ICO (PS2 / T)
There may have been two acceptable puzzles in the entire game. Most of the time you're following a linear path of bombastic, thoughtless, and often downright tedious platform hopping, chain swinging, ladder climbing, wall hugging ledge shuffling, and pipe shimmying, and activating all the switches along the way be they levers to be pulled, pressure plates to be pressed, or candles to be lit. Occasionally you solve some semblance of a puzzle that any serious gamer, or anyone who isn't retarded, period, shouldn't have to think about for more than two seconds because it's stupidly obvious, and the slightly less obvious puzzles are not only still easy but have been done ten times before in Zelda and Zelda clones. You're probably spending more time holding R1 to call Yorda or help her up a cliff or over a pit than doing anything of relevence, combat might be deep and thought provoking compared to Final Fight, most of the game is played in total silence and what little music there is is all forgettable ambience (which raises the question: why was a soundtrack released for this game???), Ico runs like he's trying to hold in a turd and apparently uses the sword/stick to compensate for his "immaturity" when he gets "excited" by holding a girl's hand, and the most remarkable thing about the scenery is the way the size, color, and arrangement of the tiles on the walls around the main gate makes that area look like a giant bathroom.
Rating: Limp

Contra (NES)
The game isn't overrated, but the difficulty sure is.
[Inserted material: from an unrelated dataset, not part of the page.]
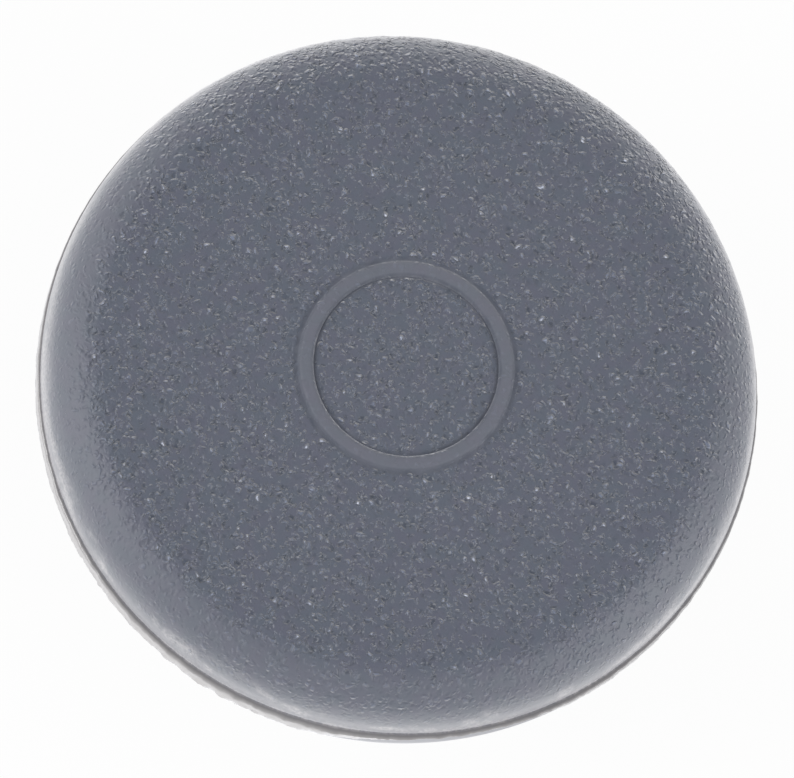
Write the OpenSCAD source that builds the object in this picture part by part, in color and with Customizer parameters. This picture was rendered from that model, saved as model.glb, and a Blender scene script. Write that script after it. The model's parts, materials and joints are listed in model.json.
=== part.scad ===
// Rubber stopper for a small glass vial: a flange that lies on the vial's lip
// and a hollow plug that seals inside its neck, moulded as one piece.
//
// +Z is up and is the stopper's own axis. The origin is at the centre of the
// plug's open end, where the stopper stands when it is put down, flange up.
//
// The whole form is one revolved section. It is drawn in the right half-plane,
// with x as the distance from the axis and y as the height, from squares,
// circles and short polygons, so that every wall is a true cylinder, cone,
// plane or torus.

/* [Flange] */
// Diameter over the trimmed edge
flange_d = 19.1; // [17:0.1:21]
// Thickness from the seat to the top face
flange_h = 3.3; // [3:0.1:4]
// Radius of the rounded upper edge, which ends at the trimmed edge
crown_r = 1.75; // [1:0.05:1.9]
// Height of the trimmed edge, where the moulded sheet was cut
trim_h = 0.4; // [0.3:0.05:0.6]
// How far the trimmed edge stands out from the moulded flange
trim_step = 0.12; // [0.04:0.01:0.2]
// Radius of the rounded lower edge
heel_r = 0.45; // [0.1:0.05:0.45]

/* [Target ring] */
// Diameter along the middle of the raised ring round the piercing area
ring_d = 5.3; // [4:0.1:8]
// Width of the ring
ring_w = 0.43; // [0.3:0.01:0.6]
// Height of the ring above the top face
ring_h = 0.12; // [0.12:0.01:0.2]
// Radius of the ring's rounded edges
ring_edge_r = 0.09; // [0.05:0.01:0.1]

/* [Plug] */
// Diameter of the sealing land, a little larger than the neck it seals
plug_d = 13.2; // [12.4:0.1:14]
// Length of the whole plug below the seat
plug_h = 5.5; // [4.8:0.1:7]
// Height of the sealing land
land_h = 2.8; // [2:0.1:3.2]
// How far the lead-in draws the wall in, from the land to the open end
lead_in = 0.5; // [0.2:0.05:0.6]
// Radius of the rounded outer edge at the open end
tip_r = 0.6; // [0.3:0.05:0.7]

/* [Hollow] */
// Diameter of the hollow at the open end
mouth_d = 8.4; // [7.8:0.1:8.8]
// Diameter that the hollow narrows to at its roof
roof_d = 7.2; // [6.8:0.1:7.6]
// Thickness of rubber left for a needle to pierce
pierce_h = 2.4; // [2:0.1:3]
// Radius between the hollow's wall and its roof
roof_r = 1; // [0.4:0.1:1.4]
// Width of the bevel round the mouth
mouth_bevel = 0.25; // [0.1:0.05:0.3]

/* [Hidden] */
$fn = 128;

// Heights, from the open end up
seat_z = plug_h;
top_z = plug_h + flange_h;
trim_z = top_z - crown_r - trim_h;
land_z = seat_z - land_h;
roof_z = top_z - pierce_h;

// Radii
trim_radius = flange_d / 2;
flange_radius = trim_radius - trim_step;
plug_radius = plug_d / 2;
tip_radius = plug_radius - lead_in;
mouth_radius = mouth_d / 2;
roof_radius = roof_d / 2;

// How far a cut runs past the face that it opens
past = 1;
// How far a corner is tucked under a rounding, so that the two cross cleanly
tuck = 0.0005;

// A quarter disc that fills the corner from the origin to [r, r]
module quarter(r) {
    intersection() {
        circle(r);
        square(r);
    }
}

// A block from the axis to radius r, its outer upper edge rounded by edge_r
module crowned_block(r, h, edge_r) {
    square([r - edge_r, h]);
    square([r, h - edge_r]);
    translate([r - edge_r, h - edge_r]) quarter(edge_r);
}

// The flange: crowned above the trimmed edge, square-cut at it, and rounded
// back to the seat below it
module flange_section() {
    translate([0, trim_z]) {
        crowned_block(flange_radius, trim_h + crown_r, crown_r);
        square([trim_radius, trim_h]);
        mirror([0, 1]) crowned_block(flange_radius, trim_z - seat_z, heel_r);
    }
}

// The raised ring, with both of its upper edges rounded. It is rooted in the
// flange by its own height.
module ring_section() {
    half_w = ring_w / 2;
    translate([ring_d / 2, top_z - ring_h]) for (side = [0, 1]) mirror([side, 0])
        crowned_block(half_w, 2 * ring_h, ring_edge_r);
}

// The plug: a straight land that seals and runs up into the flange, then a
// lead-in that narrows to the rounded open end. The lead-in is tangent to the
// rounding.
module plug_section() {
    round_centre = [tip_radius - tip_r, tip_r];
    run = plug_radius - round_centre.x;
    rise = land_z - round_centre.y;
    // Angle, below the level, of the radius to the point where the lead-in
    // touches the rounding, and that point, tucked a hair inside it
    touch = acos(tip_r / norm([run, rise])) - atan2(rise, run);
    touch_point = round_centre + (tip_r - tuck) * [cos(touch), -sin(touch)];
    translate([0, land_z]) square([plug_radius, trim_z - land_z]);
    polygon([[0, 0], [round_centre.x, 0], round_centre, touch_point, [plug_radius, land_z], [0, land_z]]);
    translate([round_centre.x, round_centre.y]) mirror([0, 1]) quarter(tip_r);
}

// The hollow inside the plug, with a rounded roof and a bevelled mouth
module hollow_section() {
    bevel_radius = mouth_radius + mouth_bevel;
    polygon([
        [0, -past], [bevel_radius, -past], [bevel_radius, 0], [mouth_radius, mouth_bevel],
        [roof_radius, roof_z - roof_r], [0, roof_z - roof_r]
    ]);
    translate([0, mouth_bevel]) crowned_block(roof_radius, roof_z - mouth_bevel, roof_r);
}

module stopper() {
    color([0.4, 0.42, 0.46]) rotate_extrude() difference() {
        union() {
            flange_section();
            ring_section();
            plug_section();
        }
        hollow_section();
    }
}

stopper();
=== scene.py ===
# %% [markdown]
# # A rubber stopper for a glass vial
#
# The real thing is one piece of moulded grey rubber. A round flange lies on the vial's lip,
# and a hollow plug below it seals inside the neck. The flange's top face has the fine
# pebbled grain of the mould, with a smooth raised ring that shows where a needle goes in.
#
# The measured solid comes first. It is loaded as a fixed frame, and everything that follows
# is fitted to it, in metres.

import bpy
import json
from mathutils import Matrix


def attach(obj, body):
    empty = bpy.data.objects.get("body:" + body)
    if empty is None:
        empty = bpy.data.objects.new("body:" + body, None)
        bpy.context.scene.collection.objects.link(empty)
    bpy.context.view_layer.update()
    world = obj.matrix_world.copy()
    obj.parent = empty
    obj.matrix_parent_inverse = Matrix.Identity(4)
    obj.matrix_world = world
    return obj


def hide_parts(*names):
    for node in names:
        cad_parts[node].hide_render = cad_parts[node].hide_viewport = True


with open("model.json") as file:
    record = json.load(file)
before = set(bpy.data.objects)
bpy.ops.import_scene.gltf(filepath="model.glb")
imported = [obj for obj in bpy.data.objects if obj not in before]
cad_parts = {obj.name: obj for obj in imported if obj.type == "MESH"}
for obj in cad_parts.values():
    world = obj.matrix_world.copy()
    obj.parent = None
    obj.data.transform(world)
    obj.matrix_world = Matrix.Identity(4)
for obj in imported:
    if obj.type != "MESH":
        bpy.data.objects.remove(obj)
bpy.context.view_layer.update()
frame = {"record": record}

# %% [markdown]
# ## The sizes
#
# The mounts in the frame's record already hold the sizes that matter for the fit: how high
# the seat and the top face lie, how wide the plug and the flange are. Reading them from
# there keeps this skin true to the solid. Roundings and the ring are named later, each where
# it is drawn, because no mount speaks of them.

# %% Sizes from the frame
import json
import math
from math import radians

import bmesh
import bpy
from mathutils import Matrix, Vector, noise

MM = 0.001
TRIM_STEP = 0.12 * MM

mounts = {mount["name"]: mount for mount in frame["record"]["mounts"]}
seat_z = mounts["seat"]["pos_m"][2]
top_z = mounts["top"]["pos_m"][2]
plug_radius = mounts["plug"]["dims"]["r_mm"] * MM
land_z = mounts["plug"]["pos_m"][2] - mounts["plug"]["dims"]["length_mm"] * MM / 2
trim_h = mounts["rim"]["dims"]["length_mm"] * MM
trim_bottom = mounts["rim"]["pos_m"][2] - trim_h / 2
trim_top = trim_bottom + trim_h
widest_radius = mounts["rim"]["dims"]["r_mm"] * MM
flange_radius = widest_radius - TRIM_STEP
crown_r = top_z - trim_top
print("flange", round(flange_radius / MM, 3), "mm, crown", round(crown_r / MM, 3), "mm")

# %% [markdown]
# ## A pen that draws the section
#
# A turned or moulded round part is easiest to make as half of its section, spun about the
# axis. The pen below draws that half in the XZ plane. A straight stroke extrudes the pen's
# tip again and again, and an arc is the tip itself, spun about the arc's centre.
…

It offers a decent challenge, and some good graphics and music, but do people seriously think it's unbeatable without the 30-lives code?
Rating: Good

Final Fantasy 7 (PSX / E)
The problem with this game isn't so much the game as it is the rabid fanbase, although the game still has its flaws. Mainly, it's littered with some of the stupidest minigames I've ever mucked through, including but not limited to the motorcycle ride where I couldn't seem to hit anything, the snowboarding with the bad controls, the mountain climbing where you have to button mash to warm yourself up at every cliff, the Rufus Shinra welcoming display, performing CPR on the little girl, the list goes on. But when it knocks off that minigame crap and delivers solid RPG gameplay, it's actually quite decent.
Rating: Decent

Phoenix Wright: Ace Attorney: Justice for All (DS / E)
It's okay, what with all the puzzles and all. But the entire game is like the fifth chapter of the first game. The dialogue tends to be quite irritating to read and the characters aren't that interesting, and sometimes are just plain annoying such as the Iny Miney character who takes forever to say anything. The final chapter had a great idea that was suffocated by gameplay fluff and having the catch rammed down your throat in the cheesiest ways possible, and all the plot holes that are opened up by your time buying are resolved by having the Judge acknowledge them.
Rating: Decent

D (Saturn / T)
The Harrises are descended from Dracula and Laura ate her mother. While that was ten times funnier in the actual game, you'd have to muck through an hour of nothing to get there.
Rating: Garbage

Monster Party (NES)
I like the graphics and mapping the door maze in Level 6, but everything else about the game is uninspired.